Although these bags reduce dependency on fossil fuels and can decompose in an industrial composting facility, their environmental advantage only diminishes with proper disposal facilities. In environments lacking industrial composting, biodegradable plastics may not degrade faster than regular plastics and can still contribute to microplastic pollution.
Cloth Bags
Cloth bags, made from materials like cotton or jute, are durable and reusable, often considered the most eco-friendly option. However, their environmental impact heavily depends on the frequency of use.
The production of cloth bags is significantly more resource-intensive — cotton cultivation, for example, is water-intensive and often involves pesticides. To offset the higher initial environmental costs, cloth bags must be used hundreds of times before providing a net benefit over single-use PE bags.
Conclusion
Polyethylene (PE) bags, when considered in the broader context of sustainable development, reveal a landscape of environmental impacts. When assessed throughout their lifecycle—from raw material extraction to disposal—PE bags present challenges and opportunities in sustainable management.

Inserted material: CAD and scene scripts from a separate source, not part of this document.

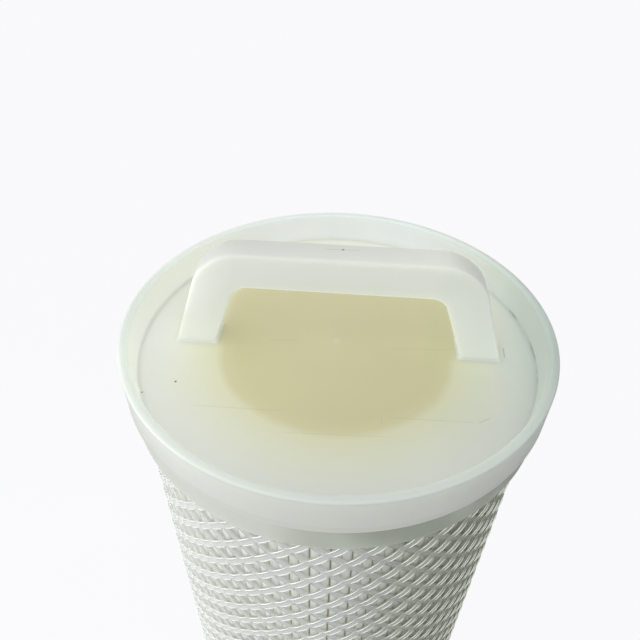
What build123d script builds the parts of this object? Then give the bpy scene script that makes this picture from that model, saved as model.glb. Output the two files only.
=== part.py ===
# A high flow pleated filter cartridge with a closed, handled end cap and an open, spigoted end cap.
#
# The cartridge stands on its spigot. Its axis is Z, the origin is at the centre of the spigot's
# end face, and the handle spans X over the closed end. Sizes are in millimetres.

import os
from math import cos, pi, radians, sin

from build123d import *

os.makedirs("parts", exist_ok=True)

# Driving dimensions: overall
CAP_OUTER_DIAMETER = 165.0
BODY_LENGTH = 508.0
CLEARANCE = 0.3

# Closed end cap: a dished plate inside a raised rim, over a stepped skirt
RIM_WALL = 3.4
RIM_DRAFT_STEP = 1.4
PLATE_RECESS = 13.0
PLATE_THICKNESS = 5.0
FLANGE_HEIGHT = 15.4
SKIRT_STEP = 1.4
SKIRT_WALL = 2.0
SKIRT_HEIGHT = 27.0
RIM_OUTER_ROUND = 1.2
RIM_INNER_ROUND = 1.4
SKIRT_EDGE_ROUND = 0.6
GATE_DIAMETER = 4.4
GATE_HEIGHT = 0.3

# Handle moulded with the closed end cap
HANDLE_DEPTH = 12.0
HANDLE_HEIGHT = 42.2
HANDLE_BAR = 14.4
HANDLE_FOOT_TO_DISH = 13.7
HANDLE_FOOT_WIDTH = 15.4
HANDLE_LEG_WIDTH = 11.5
HANDLE_SPLAY = 14.0
HANDLE_SHOULDER_RADIUS = 19.0
HANDLE_THROAT_RADIUS = 6.0
HANDLE_EDGE_ROUND = 1.2
HANDLE_FOOT_FILLET = 2.0

# Core: two moulded cage sections, joined by a tongue in a rebate
CORE_WALL = 3.5
WINDOWS_AROUND = 8
WINDOW_ROWS = 4
WINDOW_RIB = 9.0
WINDOW_RING = 13.0
TONGUE_HEIGHT = 4.0
TONGUE_WALL = 1.6

# Collars under both end caps that centre the core
COLLAR_HEIGHT = 8.0
COLLAR_WALL = 3.0
COLLAR_TO_BORE = 3.2

# Pleat pack: three sheets folded together
PLEAT_COUNT = 134
PLEAT_GAP = 0.4
OUTER_SHEET = 0.25
MEDIA_SHEET = 1.1
INNER_SHEET = 0.2
ROOT_HEIGHT = 2.6

# Outer netting
NET_THICKNESS = 1.4

# Open end cap and its spigot
OPEN_PLATE_THICKNESS = 6.0
OPEN_FLANGE_HEIGHT = 12.0
OPEN_SKIRT_HEIGHT = 22.0
SPIGOT_DIAMETER = 96.4
SPIGOT_WALL = 8.2
SPIGOT_LENGTH = 32.0
SPIGOT_LEAD_IN = 2.0
SPIGOT_FILLET = 2.0
SEAL_SECTION = 5.33
SEAL_CLEARANCE = 0.15
SEAL_STANDING_OUT = 1.28
SEAL_SIDE_ROOM = 0.835
GROOVE_TO_SHOULDER = 10.0
GROOVE_SPACING = 11.0

# Radii that follow
cap_radius = CAP_OUTER_DIAMETER / 2
dish_top_radius = cap_radius - RIM_WALL
dish_floor_radius = dish_top_radius - RIM_DRAFT_STEP
skirt_outer = cap_radius - SKIRT_STEP
skirt_inner = skirt_outer - SKIRT_WALL
net_outer = skirt_inner - CLEARANCE
net_inner = net_outer - NET_THICKNESS
pleat_crest = net_inner - CLEARANCE
spigot_outer = SPIGOT_DIAMETER / 2
spigot_inner = spigot_outer - SPIGOT_WALL
collar_inner = spigot_inner + COLLAR_TO_BORE
collar_outer = collar_inner + COLLAR_WALL
core_inner = collar_outer + CLEARANCE
core_outer = core_inner + CORE_WALL
pleat_root = core_outer + CLEARANCE
seal_outer = spigot_outer + SEAL_STANDING_OUT
seal_inner = seal_outer - SEAL_SECTION
groove_floor = seal_inner - SEAL_CLEARANCE
groove_width = SEAL_SECTION + 2 * SEAL_SIDE_ROOM

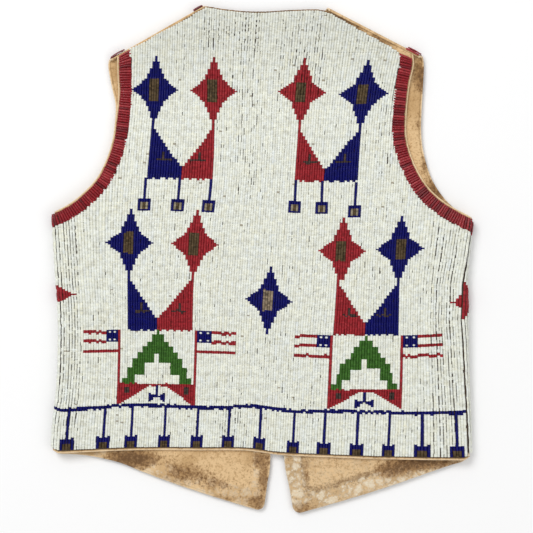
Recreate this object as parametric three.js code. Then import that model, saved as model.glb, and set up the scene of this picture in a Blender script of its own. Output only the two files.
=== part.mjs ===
// A child's fully beaded hide vest, laid flat with its fronts down and its back up.
//
// Three pieces of tanned hide make the vest: one back and two fronts, sewn together at the sides and
// the shoulders. Each is covered on its outer side with lane-stitched beadwork, a lane of red beads
// runs round each armhole, and another runs down each front from the neck.
//
// Millimetres. +X is the wearer's right, +Y the neck, +Z up from the surface that the vest lies on.
// Every piece is worked out on a pattern: a flat plan of the panel, whose X goes on past a side fold
// or a shoulder fold by the length of hide that is rolled round it. place() rolls the pattern up.
import * as THREE from "three";

// ---- Driving dimensions ----

const HIDE = 1.4; // the hide's thickness
const BEADS = 1.7; // the beadwork's thickness
const LAYER_GAP = 0.4; // between the hide and the beadwork on it
const SHEET_GAP = 0.4; // between the back and the fronts that it lies on
const SEAM_GAP = 0.4; // between two panels at a seam
const COVER = LAYER_GAP + BEADS; // from the hide's outer face to the top of the beads

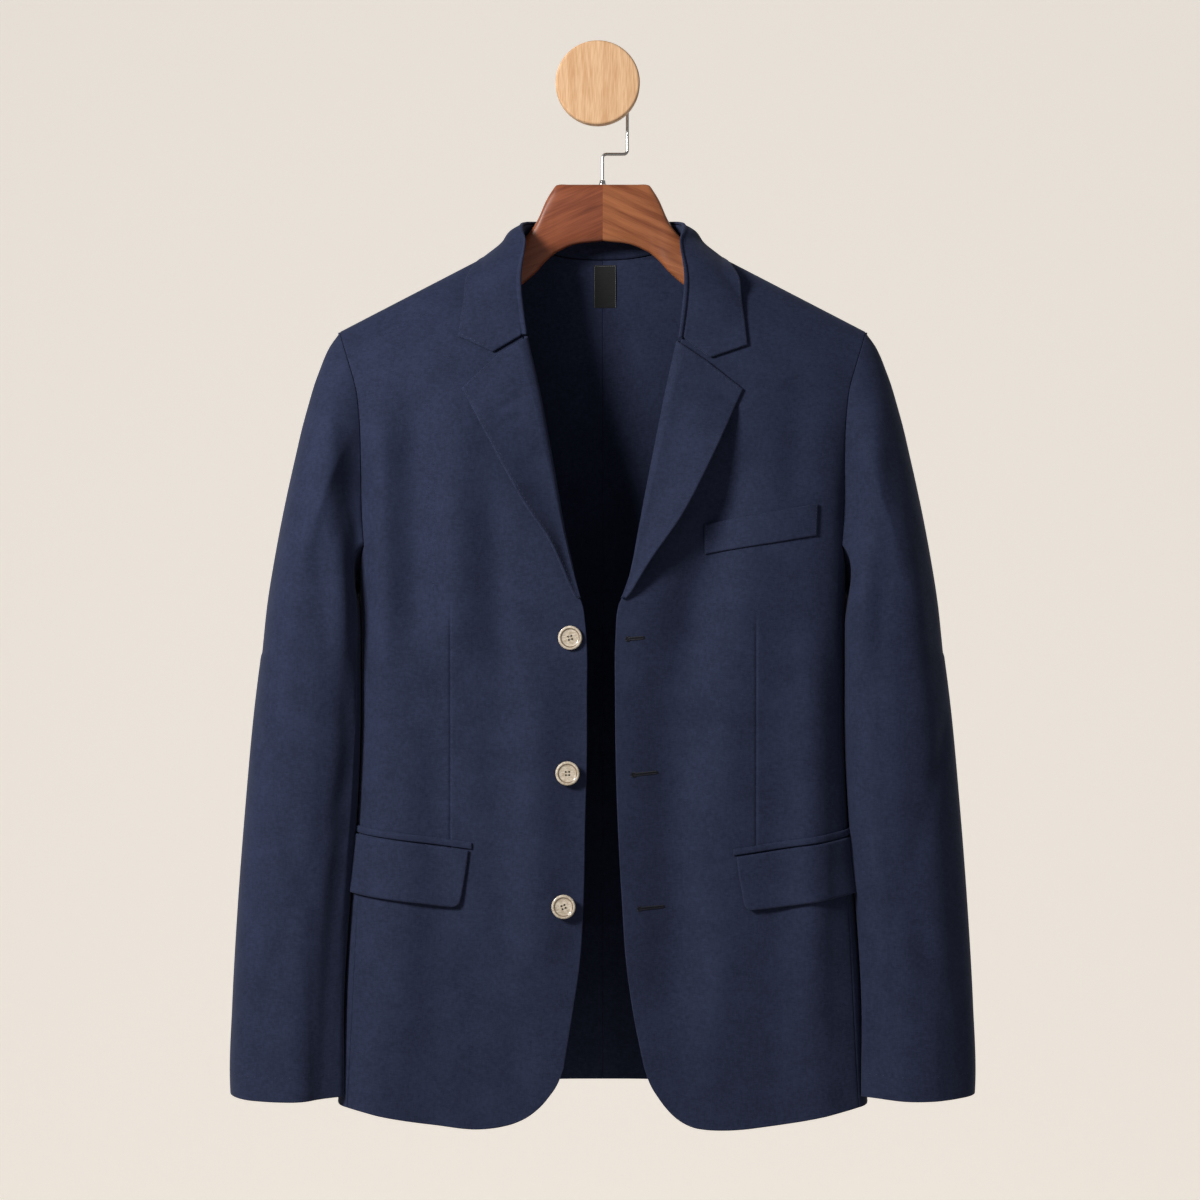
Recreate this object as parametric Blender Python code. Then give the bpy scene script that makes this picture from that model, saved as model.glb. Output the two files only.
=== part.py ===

For policymakers, developing and enforcing regulations that encourage the reduction of single-use plastic bag usage and promote recycling initiatives is crucial. Policies should also support research into developing more sustainable materials and disposal methods.
Further research is needed to explore new materials and technologies that reduce the environmental impact of shopping bags across their lifecycle. Studies should continue to refine our understanding of the trade-offs involved in using various types of bags, considering regional variations in waste management practices and resource availability.